Mme  de Rémusat doit être crue dans cette partie de son récit parce que tout y porte la marque de ce qui ne s’invente pas. Dame du palais, informée par Joséphine de ce qui se prépare, elle observe le premier Consul. Elle le voit, dans la soirée qui précède la nuit de Vincennes, résolu, impénétrable, écartant toute allusion, puis affectant la gaieté et la raillerie, chantant entre ses dents, et soudain, selon son habitude, disant à mi‑voix des vers. Est-ce pour donner le change, ou bien parle‑t‑il tout haut d’une lutte qui se livre en lui ? Ce sont des vers de son poète préféré, celui qu’il eût voulu faire prince, où il y a le mot de clémence. Il pourrait aussi bien se répéter, selon la même tragédie cornélienne : « Et ces crimes d’État qu’on fait pour la couronne… »

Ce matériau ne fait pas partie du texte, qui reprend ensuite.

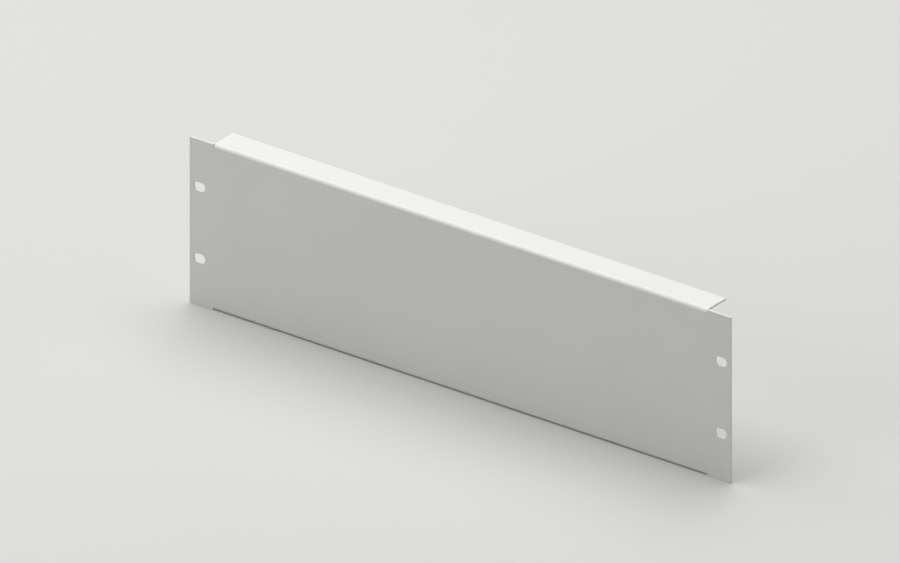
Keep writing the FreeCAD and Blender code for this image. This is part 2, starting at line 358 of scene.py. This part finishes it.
# -------------------------------------------------------------------------------------------------
# The floor. A wide sheet of pale matt studio paper, level, with the panel standing on its lower
# flange and the lower edges of its ears.
# -------------------------------------------------------------------------------------------------
FLOOR_REACH = 4.0
floor_corners = [(x, y, low[2]) for x, y in ((-FLOOR_REACH, -FLOOR_REACH),
                                             (FLOOR_REACH, -FLOOR_REACH),
                                             (FLOOR_REACH, FLOOR_REACH),
                                             (-FLOOR_REACH, FLOOR_REACH))]
floor_mesh = bpy.data.meshes.new("studio_floor")
floor_mesh.from_pydata(floor_corners, [], [(0, 1, 2, 3)])
floor = bpy.data.objects.new("studio_floor", floor_mesh)
bpy.context.scene.collection.objects.link(floor)
paper = bpy.data.materials.new("studio_paper")
paper.use_nodes = True
paper_shader = paper.node_tree.nodes["Principled BSDF"]
paper_shader.inputs["Base Color"].default_value = linear(184, 184, 183)
paper_shader.inputs["Roughness"].default_value = 0.95
paper_shader.inputs["Specular IOR Level"].default_value = 0.1
floor_mesh.materials.append(paper)


# -------------------------------------------------------------------------------------------------
# The light. A wide soft box overhead, a large soft screen in front on the left, a smaller one on
# the right for the cut ends, and a dim even room.
# -------------------------------------------------------------------------------------------------
ROOM_LIGHT = 0.12
room = bpy.data.worlds.new("studio_room")
bpy.context.scene.world = room
room.use_nodes = True
room_shader = room.node_tree.nodes["Background"]
room_shader.inputs["Color"].default_value = (1.0, 1.0, 1.0, 1.0)
room_shader.inputs["Strength"].default_value = ROOM_LIGHT


def soft_box(name, centre, width, height, radiance):
    """A flat rectangular lamp at centre that faces the origin, the middle of the panel. Its watts
    are its radiance times pi times its area."""
    lamp = bpy.data.lights.new(name, "AREA")
    lamp.shape = "RECTANGLE"
    lamp.size, lamp.size_y = width, height
    lamp.energy = radiance * math.pi * width * height
    holder = bpy.data.objects.new(name, lamp)
    bpy.context.scene.collection.objects.link(holder)
    turn = Vector(centre).to_track_quat("Z", "Y").to_matrix().to_4x4()
    holder.matrix_world = Matrix.Translation(centre) @ turn


soft_box("overhead_box", (-0.8, 0.4, 3.0), width=4.8, height=3.6, radiance=3.7)
soft_box("front_screen", (-1.6, -3.5, 1.6), width=3.2, height=2.6, radiance=2.25)
soft_box("side_screen", (3.2, 0.6, 1.2), width=2.0, height=2.0, radiance=1.9)


# -------------------------------------------------------------------------------------------------
# The camera. Parallel projection from the front right, above. Its frame is placed from the corner
# where the front face, the top and the left end of the panel meet.
# -------------------------------------------------------------------------------------------------
AZIMUTH, ELEVATION = math.radians(36.82), math.radians(26.60)
PICTURE_WIDTH = 0.64258
CENTRE_RIGHT, CENTRE_DOWN, DISTANCE = 0.18595, 0.10364, 1.6   # from that corner, in the view
right = Vector((math.cos(AZIMUTH), math.sin(AZIMUTH), 0))
back = Vector((math.sin(AZIMUTH) * math.cos(ELEVATION), -math.cos(AZIMUTH) * math.cos(ELEVATION),
               math.sin(ELEVATION)))
up = back.cross(right)
lens = bpy.data.cameras.new("camera")
lens.type = "ORTHO"
lens.ortho_scale = PICTURE_WIDTH
lens.clip_end = 20
camera = bpy.data.objects.new("camera", lens)
bpy.context.scene.collection.objects.link(camera)
camera.matrix_world = Matrix((right, up, back)).transposed().to_4x4()
camera.matrix_world.translation = (Vector((low[0], FRONT, high[2])) + CENTRE_RIGHT * right
                                   - CENTRE_DOWN * up + DISTANCE * back)
bpy.context.scene.camera = camera

bpy.context.scene.view_settings.view_transform = "Standard"
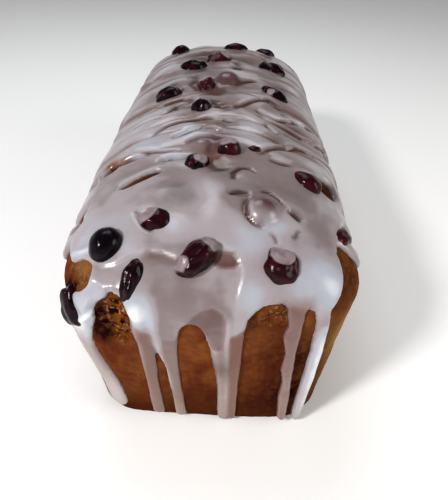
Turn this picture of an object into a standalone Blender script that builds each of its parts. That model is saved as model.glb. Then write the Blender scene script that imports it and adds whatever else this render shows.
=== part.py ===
"""A whole lemon loaf cake with dark cherries and a poured icing, in metres, +Z up.

The loaf rests on its flat base at z = 0, centred on the origin, with its long axis along Y.
The end at -Y is the front, where the icing runs down in long drips.
The loaf, the icing and each cherry are separate solids, a hair's breadth apart.
"""

import math
import random

import bmesh
import bpy
import numpy as np
from mathutils import Matrix, Vector, noise

MM = 0.001

# The loaf: a tapered tin shape with a domed top that bulges a little over its rim.
BASE_WIDTH = 96 * MM
BASE_LENGTH = 255 * MM
BASE_CORNER = 17 * MM
RIM_WIDTH = 110 * MM
RIM_LENGTH = 271 * MM
RIM_CORNER = 24 * MM
RIM_HEIGHT = 65 * MM
DOME_HEIGHT = 32 * MM
DOME_POWER_ACROSS = 2.5
DOME_POWER_ALONG = 4.8
END_BOW = 3.5 * MM
SIDE_BOW = 1.0 * MM
BASE_EDGE_RADIUS = 3 * MM
CRUST_SWELL = 1.0 * MM
CRUST_SWELL_SIZE = 34 * MM
# Rises of the crust at the front's corners: centre x, y, z, reach and height in millimetres.
CORNER_RISES = (
    (-51, -122, 46, 13, 1.6),
    (55, -112, 66, 15, 1.2),
)

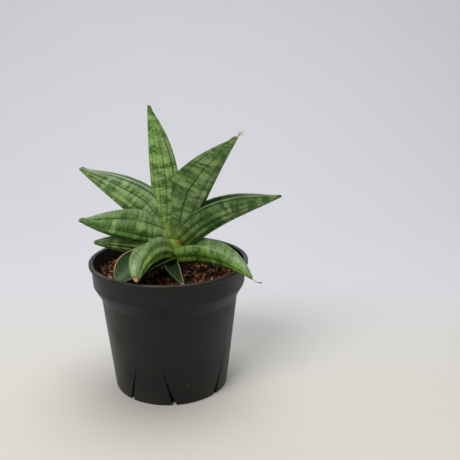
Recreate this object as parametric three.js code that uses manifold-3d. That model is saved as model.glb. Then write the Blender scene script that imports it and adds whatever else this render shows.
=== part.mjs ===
// A dwarf snake plant in a slotted nursery pot. Millimetres, +Z up.
// The origin is the centre of the pot's underside, which stands on z = 0.
// Headings are plan angles in degrees: 0 is +X (right), 90 is +Y (back), 270 is -Y (front).
// The pot, its potting mix and the plant's rootstock are turned and lofted solids; each leaf is
// lofted along its keel, and the outer leaves clasp the inner ones.
import * as THREE from "three";
import { LoftGeometry } from "three/addons/geometries/LoftGeometry.js";
import { mergeVertices } from "three/addons/utils/BufferGeometryUtils.js";
import Module from "manifold-3d";

const wasm = await Module();
wasm.setup();

// ---------------------------------------------------------------- driving dimensions
const GAP = 0.35; // air left between pieces that touch in life
const FRONT = 270; // heading

const POT = {
  height: 75,
  rimRadius: 45, // outside of the lip
  lipHeight: 2.4,
  lipReach: 1.3, // how far the lip stands out of the collar
  lipRound: 0.6,
  collarHeight: 12.6, // lip top to the collar's lower edge
  collarDraft: 0.7, // how much narrower the collar is at its lower edge
  stepHeight: 7.6, // slanted step under the collar
  stepReach: 4.2,
  footRadius: 32.8, // outside of the wall at the ground
  footRound: 1.8,
  wall: 1.1,
  floor: 1.3,
  floorRise: 1.8, // air under the raised part of the floor
  footRing: 3.4, // width of the ring that the pot stands on
  hubRadius: 9, // flat disc in the middle of the underside
  sides: 64,
};

const SLIT = {
  count: 8,
  start: 7, // heading of the first slit, from the front
  height: 24,
  width: 2.6, // at the ground
  tipWidth: 0.6,
  lean: 6.5, // sideways drift from the ground to the tip, alternately left and right
  intoFloor: 5, // how far the slit runs in under the pot
};

const MIX = {
  wallDepth: 8.5, // below the lip at the wall
  crownDepth: 5.5, // below the lip around the stem
  rings: 5,
};

const CROWN = { x: 4, y: -2 }; // where the plant's short stem stands in the pot

const STEM = {
  aboveLip: 14,
  topRadius: 5.6,
  soilRadius: 6.4,
  footDepth: 23.5, // below the mix's crown
  footRadius: 6.2,
  sides: 20,
};

// The thick underground stem, with rounded ends, that the roots grow from.
const RHIZOME = {
  length: 34,
  radius: 5.6,
  heading: 205,
  depth: 22.5, // of its axis, below the mix's crown
  sides: 14,
  capSteps: 3,
};

const ROOT = {
  count: 6,
  radius: 1.3,
  start: 30, // heading of the first root
  sway: 2.6,
  wallClearance: 3.4, // mix left between a root's end and the pot's wall
  floorClearance: 13.5, // mix left under a root's end
  sides: 6,
  steps: 7,
};

const LEAF = {
  rings: 13, // from base to tip
  keelSteps: 6, // between rings, to follow the keel's bend
  innerSteps: 4,
  hullSteps: 8,
  rimShare: 0.3, // thickness of a rim, as a share of the wall at the keel
  channelEnd: 1.5, // how late the channel fills up towards the tip
  rimDrop: 4, // how late the rims sink to the middle of the round tip
};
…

Quand Bonaparte avait prononcé : « Ma politique », personne, dans l’entourage, ne se permettait plus un sentiment ni une pensée. L’affaire du duc d’Enghien, c’est la politique du premier Consul, son « coup essentiel ». Il n’en livre rien au hasard. La mort d’un Bourbon est cherchée. Celui-ci, qu’on a sous sa main, sa mort est implacablement voulue.